6: Peter O’Mahony (Munster)
His province’s performance oozed physicality, and no-one was more up for the fight than O’Mahony. Continuing some fine form from the Six Nations, his continued excellence is only likely to exacerbate Warren Gatland’s back-row headache. Abrasive, aggressive and precise, this was top stuff from the blindside flanker.

7: Will Fraser (Saracens)
Fraser said after the game that Sarries prided themselves on their defence and their physicality, and the young flanker was at the forefront of both these aspects of their game at Twickenham on Saturday. He was also at the back of a superb rolling mall in a game that saw his team strangle the life out of Ulster. Mention to Vosloo of Clermont.

8: Chris Masoe (Toulon)
Masoe is a master of the offload and this weekend was no different. Part of a Toulon pack that gradually asserted itself more and more as the game went on, the ex-Castres player showed some lovely touches in the loose as well. A sublime all-round performance. Mention to Kelly Brown who made a phenomenal 21 tackles.

By Jamie Hosie
Follow Jamie on Twitter: @jhosie43

10 thoughts on “Heineken Cup Team of the Week: Quarter-Finals

  1. All being equal – some of this is astonishing! How Saracens get two of the front row, when the only part of the game Ulster out performed Sarries was in the scrum, surely the primary function of a front row is to be able to get parity when they pack down. Other than that you can argue a case, but its as fair as others – But not that front row – blinkers all over that I fear.

    1. Have you got any other suggestions for front row candidates? It is easy to criticize but I can not think of many others over the weekend who put their hand up. For example, the Munster Quins game – the scrum was dominated first half by Quins but second half Munster smashed up front – by your reasoning, both of these teams are out. My point is, is isn’t that straight forward.

      I thought that Vunipola had a very good game, scrum and in the loose – less so Stevens but I am struggling to think of a better tight head. I thought Cole but then your point about the yellow card was fair.

      1. Although on the losing side, I am pretty sure Afoa was much better than vunipola.

        Also, although I dont think he is quite in the team, I thought Ian henderson was superb for ulster. Brad barrit was also immense.

        1. Agree on Henderson and Barritt, but I do think Vunipola edged Afoa. Close though I thought Vunipola has more of an impact on the game.

  2. Think I would go with BJ Botha and Ayerza as the props, with Sarries second best at the scrum I can’t pick their props.

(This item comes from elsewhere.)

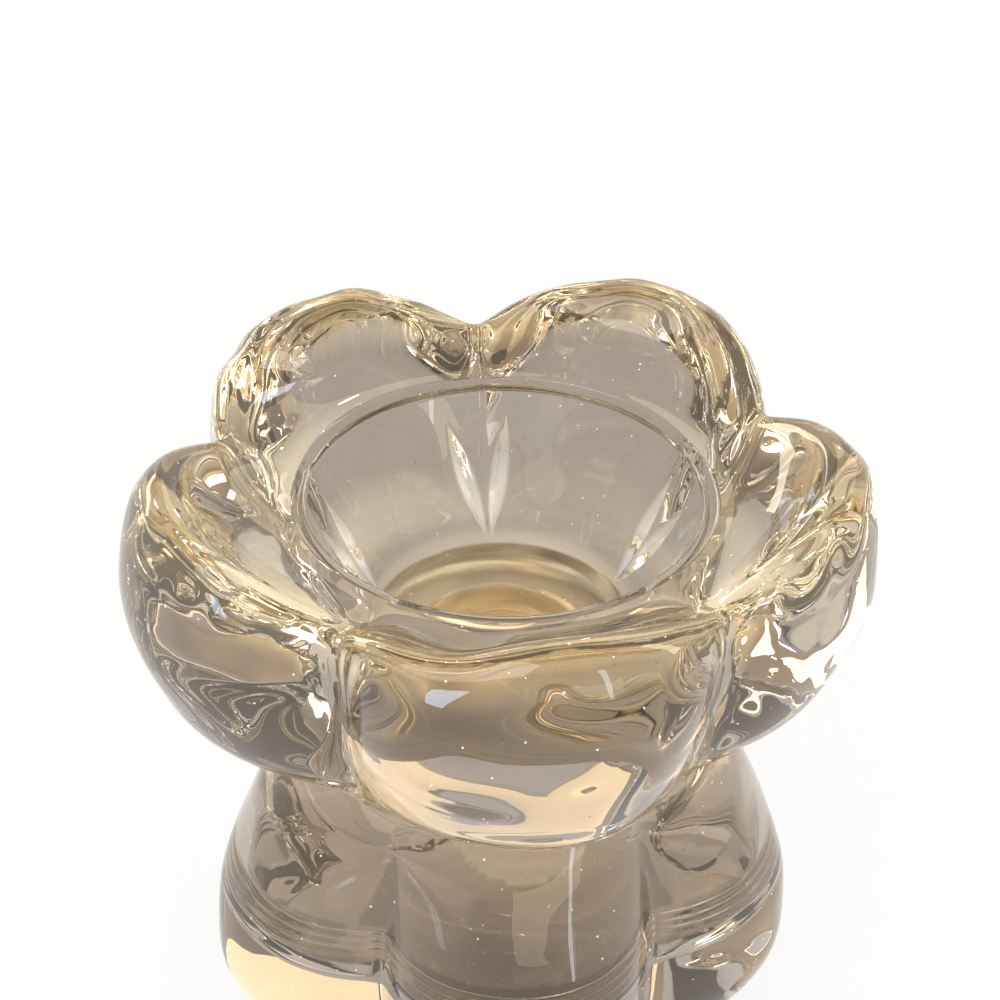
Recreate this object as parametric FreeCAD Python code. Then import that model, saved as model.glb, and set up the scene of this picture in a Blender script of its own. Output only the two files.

    Thought Bakies Botha was immense as well, so would pick him over Kennedy.

    1. I can see Ayerza, but Vunipola also had a good game so it could be either of them. And I really don’t agree on BJ Botha – Quins dominated the scrum in the first half (I recognize it reversed in the second half) – but I really don’t think he had a great game.

      Do agree on that Bakkies Botha had a good game – but his knee on Ayerza put a black mark against his name for me. And for that reason I can see why Kennedy edged him into the team.

  3. I wouldn’t say Sarries scrum was on top at any point – and I think the ref realised he was pinging Munster nadly – however Botha was good,Davit Zirakashvili i thought was good – Court for Ulster played well, and Ayerza – vunipola was alright – I was just shocked at Stevens choice. Heyman was pretty solid too.